The Sun stopped its own eruption, and five spacecraft showed how
A failed solar eruption held back by magnetic fields before plasma escapes.📷 AI-generated image / TECH&SPACE
- ★The eruption grew toward a plasma ejection on the scale of a billion tonnes, but stalled before escaping into space.
- ★Analysis from five spacecraft indicates magnetic forces suppressed the eruption both above and below the active region.
- ★Such observations can improve understanding of when solar eruptions become a real space-weather risk.
The Sun does not finish every major eruption it starts. According to Universe Today, scientists have captured one of the most detailed examples yet of a failed solar eruption: an event that developed as if it could become a huge plasma ejection, then stalled and collapsed back toward the surface.
That distinction matters. A successful eruption can become a coronal mass ejection, or CME, and send magnetized plasma through interplanetary space. NASA describes CMEs as large clouds of plasma and magnetic field that can affect the near-Earth environment when aimed our way: NASA CME explainer. In this case, the system moved in that direction but did not escape.

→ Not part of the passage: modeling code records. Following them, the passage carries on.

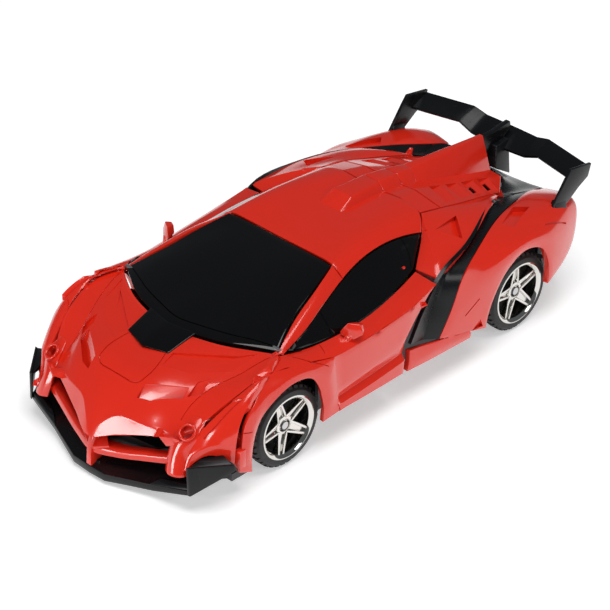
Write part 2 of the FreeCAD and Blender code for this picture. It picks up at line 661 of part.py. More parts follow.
def build_parts():
    hood_shape = hood()
    roof_shape = roof_shell()
    for side in (-1, 1):
        hood_shape = knuckles(hood_shape, 36.9, 38.3, 38.4, 40.4, -2.4, side)
        roof_shape = knuckles(roof_shape, 38.7, 40.1, 36.6, 38.6, 2.6, side)
    arm = arm_shell()
    parts = {
        "hood": hood_shape,
        "hood_insert": hood_insert(),
        "grille": grille(),
        "crossbar": crossbar(),
        "splitter": splitter(),
        "lamp_lenses": Part.makeCompound([lamp_lens(1), lamp_lens(-1)]),
        "roof_shell": roof_shape,
        "roof_strip": roof_strip(),
        "engine_cover": engine_cover(),
        "windscreen": windscreen(),
        "rear_deck": rear_deck(),
        "tail_panel": tail_panel(),
        "rear_wing": wing_blade(),
        "wing_support": wing_support(),
        "hinge_pins": Part.makeCompound([clip_pin(1), clip_pin(-1), arm_pin(1), arm_pin(-1)]),
        "chassis": chassis(),
        "battery_box": battery_box(),
        "battery_cells": Part.makeCompound(battery_cells()),
        "battery_door": battery_door(),
        "door_screws": Part.makeCompound(door_screws()),
        "circuit_board": circuit_board(),
        "gearbox_housing": gearbox(),
        "gear_motors": Part.makeCompound([drive_motor(), transform_motor()]),
        "motor_pinion": motor_pinion(),
        "rear_axle": rear_axle(),
        "axle_gear": axle_gear(),
        "transform_gearbox": transform_gearbox(),
        "power_switch": power_switch(),
        "belly_armour": Part.makeCompound([chest_plate(), leg_plate(), mirrored(leg_plate())]),
        "head": head(),
        "face_plate": face_plate(),
        "foot_base": foot_base(),
        "foot_pin": foot_pin(),
        "foot_gear": foot_gear(),
    }
    pairs = {
        "bumper": bumper_left().cut(lamp_lens(1)),
        "side_window": side_window(),
        "sail_panel": sail_panel(),
        "intake_strip": intake_strip(),
        "rear_quarter": rear_quarter(),
        "front_fender_door": arm,
        "door_mirror": mirror_head().cut(arm),
        "fist": fist(),
        "stub_axle": stub_axle(),
        "front_tyre": tyre(FRONT_AXLE_Y),
        "front_rim": rim(FRONT_AXLE_Y, AXLE_RADIUS + PIN_CLEARANCE),
        "rear_tyre": tyre(REAR_AXLE_Y),
        "rear_rim": rim(REAR_AXLE_Y, AXLE_RADIUS),
    }
    for name, shape in pairs.items():
        parts[name + "_left"] = shape
        parts[name + "_right"] = mirrored(shape)
    return parts


def main():
    os.makedirs("parts", exist_ok=True)
    for name, shape in build_parts().items():
        if not shape.isValid():
            print("not valid:", name)
        shape.translate(ORIGIN_SHIFT)
        shape.exportStep("parts/" + name + ".step")
        print(name, len(shape.Solids), round(shape.Volume))


main()
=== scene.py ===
import json
import logging
import math
from collections.abc import Callable
from dataclasses import dataclass
from enum import Enum

import bmesh
import bpy
import numpy as np
from mathutils import Matrix, Vector
from mathutils.bvhtree import BVHTree

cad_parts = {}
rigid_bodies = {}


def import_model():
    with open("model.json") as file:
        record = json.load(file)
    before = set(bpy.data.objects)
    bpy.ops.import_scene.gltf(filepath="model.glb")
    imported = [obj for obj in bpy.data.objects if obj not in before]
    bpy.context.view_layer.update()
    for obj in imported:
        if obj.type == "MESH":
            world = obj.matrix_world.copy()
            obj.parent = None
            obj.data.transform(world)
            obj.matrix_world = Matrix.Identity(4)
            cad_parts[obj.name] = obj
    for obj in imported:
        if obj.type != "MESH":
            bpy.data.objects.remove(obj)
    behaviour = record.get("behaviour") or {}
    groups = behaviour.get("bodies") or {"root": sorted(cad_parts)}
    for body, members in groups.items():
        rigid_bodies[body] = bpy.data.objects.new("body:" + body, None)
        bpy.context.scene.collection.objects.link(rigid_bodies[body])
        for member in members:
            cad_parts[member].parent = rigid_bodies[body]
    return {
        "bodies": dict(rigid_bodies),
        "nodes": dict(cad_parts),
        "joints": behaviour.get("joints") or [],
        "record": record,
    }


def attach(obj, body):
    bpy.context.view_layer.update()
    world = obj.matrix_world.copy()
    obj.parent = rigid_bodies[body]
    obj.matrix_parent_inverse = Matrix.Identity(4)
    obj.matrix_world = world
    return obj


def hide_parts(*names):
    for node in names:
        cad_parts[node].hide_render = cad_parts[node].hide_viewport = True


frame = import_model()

LOG = logging.getLogger("robot_car")
MM = 0.001
DRAWN_ORIGIN_Y = 3.25
CORE_FRONT, CORE_REAR, CORE_HEIGHT = -88.0, 84.0, 20.0
HALF_WHEELBASE = 62.5
# pointiness above which an edge gets a painted highlight (a paler colour) and a rougher finish
EDGE_HIGHLIGHT_OVER = 0.56
SCUFFED_OVER = 0.66
MERGE_DISTANCE = 0.02 * MM
SEARCH_REACH = 8 * MM
POCKET_PROUD = 2.5
GROOVE_PROUD = 0.8
Point = tuple[float, float, float]
Row = list[Point]


def metres(point: Point) -> Vector:
    """A point of the drawing, in millimetres about the wheelbase, in the frame's metres."""
    return Vector((point[0], point[1] + DRAWN_ORIGIN_Y, point[2])) * MM


def flipped(row: Row) -> Row:
    """The same row on the other side of the car."""
    return [(-x, y, z) for x, y, z in row]


def both_sides(rows: list[Row]) -> list[Row]:
    """Rows from the middle outward, joined with their mirror images."""
    return [flipped(row) for row in reversed(rows[1:])] + rows


def across(row: Row) -> Row:
    """A row from the middle outward, led in by its mirror image."""
    return flipped(row[:0:-1]) + row


def four_corners(first: Point, second: Point) -> Row:
    """A four-cornered outline across the car from its two left corners."""
    return [*flipped([first]), first, second, *flipped([second])]


SIDES: tuple[Callable[[Row], Row], ...] = (list, flipped)


def between(first: Row, second: Row, share: float = 0.5, push: Point = (0, 0, 0)) -> Row:
    """A row part of the way from one row to another, pushed aside.

    Args:
        first: the row at share 0.
        second: the row at share 1.
        share: how far along the new row lies.
        push: millimetres added to each inner point.

    Returns:
        The new row, whose end points are not pushed.
    """
    row = []
    for k, (a, b) in enumerate(zip(first, second)):
        weight = 0.0 if k in (0, len(first) - 1) else 1.0
        row.append(tuple(a[i] + (b[i] - a[i]) * share + push[i] * weight for i in range(3)))
    return row


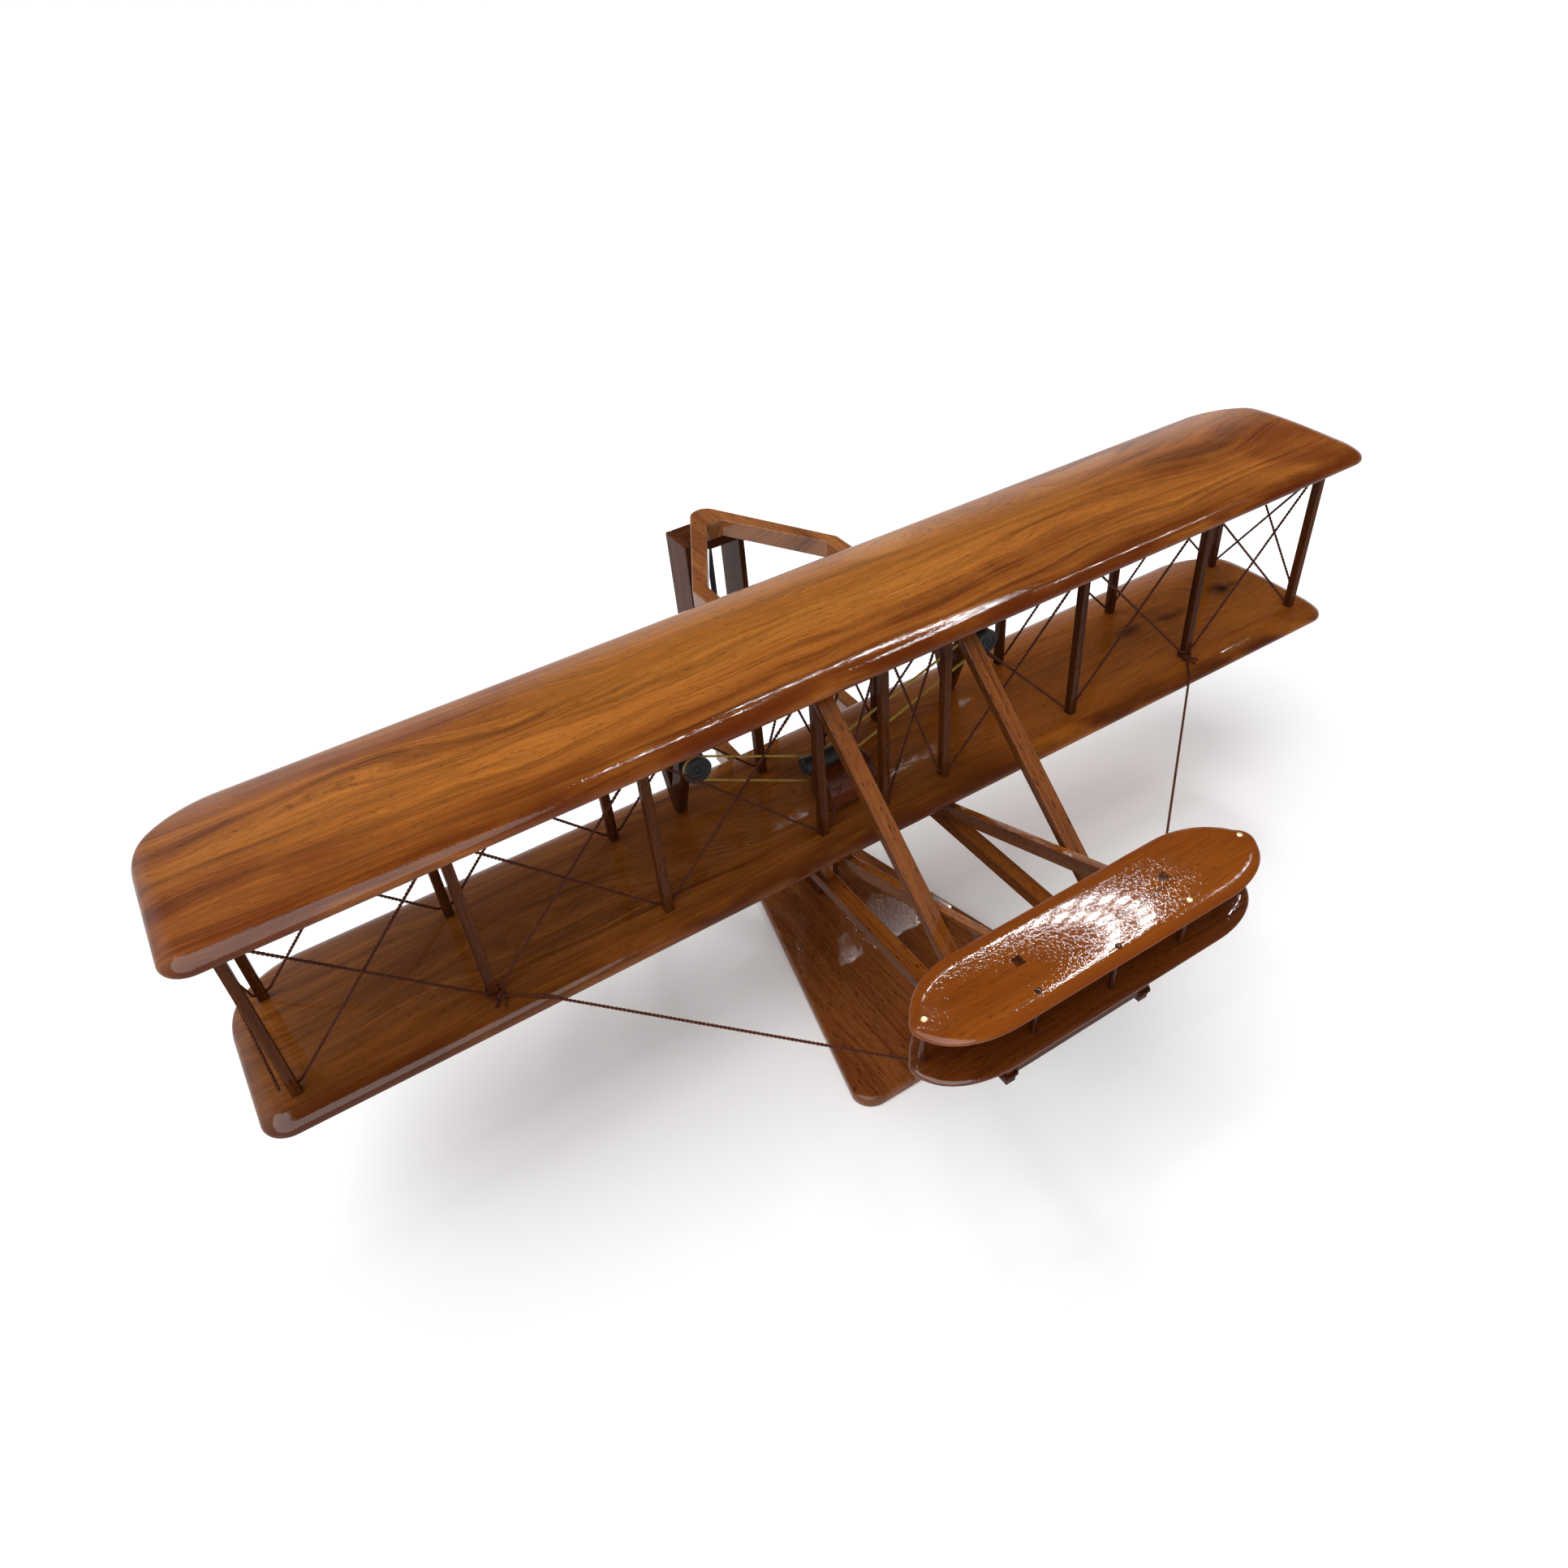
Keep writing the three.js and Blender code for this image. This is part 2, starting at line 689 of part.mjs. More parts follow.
function propeller(side) {
  const hub = turned(
    [
      [SHAFT_BORE, -HUB_LONG / 2],
      [HUB, -HUB_LONG / 2],
      [HUB, HUB_LONG / 2],
      [SHAFT_BORE, HUB_LONG / 2],
      [SHAFT_BORE, -HUB_LONG / 2],
    ],
    16,
  );
  const outline = new THREE.Shape();
  outline.moveTo(2.4, -1.6);
  outline.bezierCurveTo(12, -2, 20, -5.2, 34, -4.6);
  outline.quadraticCurveTo(PROP_RADIUS, -4, PROP_RADIUS, 0);
  outline.quadraticCurveTo(PROP_RADIUS, 3.4, 36, 3.4);
  outline.bezierCurveTo(24, 3.4, 12, 1.8, 2.4, 1.6);
  let solid = solidOf(hub);
  for (const turn of [0, Math.PI]) {
    const blade = raise(outline, -0.9, 0.9, 5)
      .rotateX(Math.PI / 2 + side * PROP_PITCH)
      .rotateY(turn);
    solid = solid.add(solidOf(blade));
  }
  return solid.translate([side * SHAFT_X, PROP_Y, SHAFT_Z]);
}

// A chain: flat band round the drum and the crank pulley.
function chain(side, y) {
  const from = new THREE.Vector2(side * SHAFT_X, SHAFT_Z);
  const to = new THREE.Vector2(CRANK_X, CRANK_Z);
  const loop = (grow) => {
    const way = to.clone().sub(from);
    const slip = Math.acos((DRUM_BELT - CRANK_BELT) / way.length());
    const heading = Math.atan2(way.y, way.x);
    const points = [];
    const round = (centre, radius, start, sweep, steps) => {
      for (let k = 0; k <= steps; k++) {
        const angle = start + (sweep * k) / steps;
        points.push([
          centre.x + radius * Math.cos(angle),
          centre.y + radius * Math.sin(angle),
        ]);
      }
    };
    const drumSweep = 2 * Math.PI - 2 * slip;
    round(from, DRUM_BELT + grow, heading + slip, drumSweep, 10);
    round(to, CRANK_BELT + grow, heading - slip, 2 * slip, 10);
    return points;
  };
  const band = shapeOf(loop(CHAIN_THICK / 2));
  const inside = loop(-CHAIN_THICK / 2).reverse();
  band.holes.push(new THREE.Path(inside.map(([u, v]) => new THREE.Vector2(u, v))));
  return new THREE.ExtrudeGeometry(band, { depth: CHAIN_WIDE, bevelEnabled: false })
    .rotateX(Math.PI / 2)
    .translate(0, y + CHAIN_WIDE, 0);
}

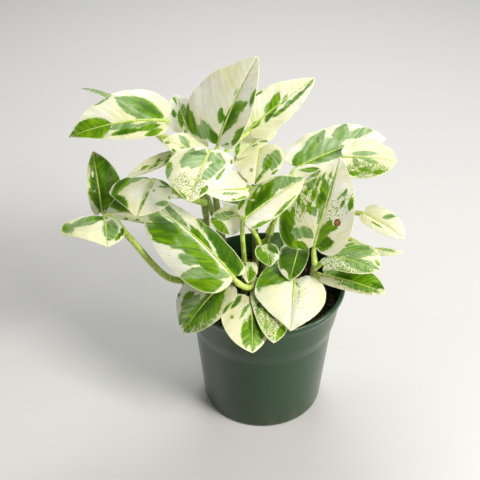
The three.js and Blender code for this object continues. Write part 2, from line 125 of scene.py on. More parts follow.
class Value:
    """What comes out of a node. Arithmetic with it adds Math nodes to its web."""

    def __init__(self, web, socket):
        self.web, self.socket = web, socket

    def __add__(self, other):
        return self.web.math("ADD", self, other)

    def __mul__(self, other):
        return self.web.math("MULTIPLY", self, other)

    def __sub__(self, other):
        return self.web.math("SUBTRACT", self, other)

    def __rsub__(self, other):
        return self.web.math("SUBTRACT", other, self)

    def __truediv__(self, other):
        return self.web.math("DIVIDE", self, other)

    def __rtruediv__(self, other):
        return self.web.math("DIVIDE", other, self)

    __radd__, __rmul__ = __add__, __mul__


print("a Value can be added, subtracted, multiplied and divided")

# %% A web that makes and joins nodes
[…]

The key is magnetic architecture. The source description says the eruption built into what should have been a billion-tonne plasma ejection, then stopped. Using simultaneous data from five spacecraft, the team identified a double magnetic process that squeezed the eruption from two directions: the upper magnetic structure held down its expansion, while the lower part of the system helped pull material back toward the solar surface.
A five-spacecraft observation shows how magnetic forces choked a solar eruption from above and below before it became a full plasma ejection.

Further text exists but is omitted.